Hasta no hace demasiado tiempo, la pobreza en España estaba fuera de nuestro vocabulario habitual; era un concepto residual. El pensamiento general era que quienes estaban en esa situación marginal lo eran por decisión propia; esa era la idea que tenía la mayoría en su cabeza. En ese tiempo pasado se creía que para salir de esa situación marginal de pobreza era suficiente con trabajar y así conseguir unos ingresos fijos que permitieran planificar el futuro; hoy vemos que ese paradigma ha quedado obsoleto y anacrónico, ya que la realidad visible es que el trabajo, si lo tuvieras, no te saca de la situación marginal de pobreza, sino que más bien te acerca peligrosamente a la mendicidad, ya que apenas se pueden cubrir los gastos mínimos necesarios, que ahora se han convertido en un lujo que no nos podemos permitir. Aparece una nueva figura en nuestras vidas, que es la del trabajador-mendigo o el mendigo-trabajador, resucitando situaciones de tiempos pasados.
Vamos de cabeza a las políticas de asistencia social que se practicaban en el siglo XIX para neutralizar el pauperismo y el crimen de pobreza. En aquel tiempo, se crearon los asilos de pobres que ya propusiera Malthus y la Poor Law Act de 1834 en Inglaterra. Así, el trabajador pobre se verá transformado, por ley, en un pobre trabajador. Aparecerán las Workhouses que servirán para esconder la pobreza y desarrollar su misión en dos ejes complementarios como son el estímulo y la coerción. El pauperismo quedaría ahora, como ya fue entonces, relegado a una dimensión puramente moral definido como la permanencia en la pereza, la ociosidad y el exceso… Es decir, en la naturaleza viciosa. Se trataría de disuadir y castigar; de disciplinar tal y como Karl Marx percibió: «[…] en esas cosas de trabajo la beneficencia se combina con la venganza que la burguesía desea infligir a los desvalidos que apelan a su caridad». Su tarea ya no será eliminar el pauperismo, sino disciplinarlo.
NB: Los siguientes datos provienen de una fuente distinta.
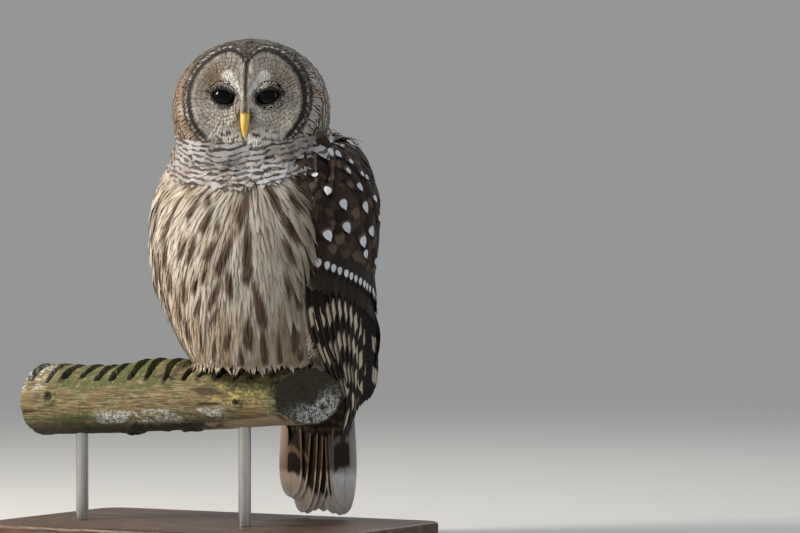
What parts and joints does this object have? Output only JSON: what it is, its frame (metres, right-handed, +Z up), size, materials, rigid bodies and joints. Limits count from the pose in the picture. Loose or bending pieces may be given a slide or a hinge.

Si en Gran Bretaña se trataba a los pobres por auto diferenciación (H. Taine; Notas sobre Inglaterra, 1920), en lugares de tradición católica se procedía a clasificarlos. Concepción Arenal, por ejemplo, construiría una historia natural del pobre que los dividía: «[…] los miserables lo son porque no pueden trabajar, o porque no quieren trabajar, o porque malgastan lo que ganan o porque no reciben lo suficiente por su trabajo» (C. Arenal; La cuestión social: Cartas a un obrero, 1895).
Parece inexorable nuestro destino por el camino que nuestros delegados gobernantes han elegido para sacarnos de la situación. Y vemos el peligro que supone repetir lo que ya vivieron nuestros abuelos, bisabuelos, tatarabuelos…, volviendo a experimentar situaciones enterradas por la Historia y que los privilegiados, ésos que nunca pierden y que siempre están ahí, en la penumbra, han decidido desenterrar.
A la vista de la «sordera» de la que los Gobiernos hacen gala desoyendo las protestas del pueblo que gobiernan, no viene mal dar un vistazo a lo que pensaban los filósofos en el XVII respecto de la legitimidad de los pueblos frente a una situación injusta.
Según Thomas Hobbes, una vez que el pueblo ha entregado voluntariamente el poder a un soberano (un gobierno), ya no existe la posibilidad de revertir el proceso, haga lo que haga ese soberano; el pueblo engañado no tiene el derecho a la rebelión (T. Hobbes, Leviatán). Sin embargo, John Locke defendió el derecho a la rebelión, incluso armada, en el caso de que un soberano injusto no cumpliera lo que hubiera prometido (J. Locke; Dos Tratados sobre el Gobierno Civil).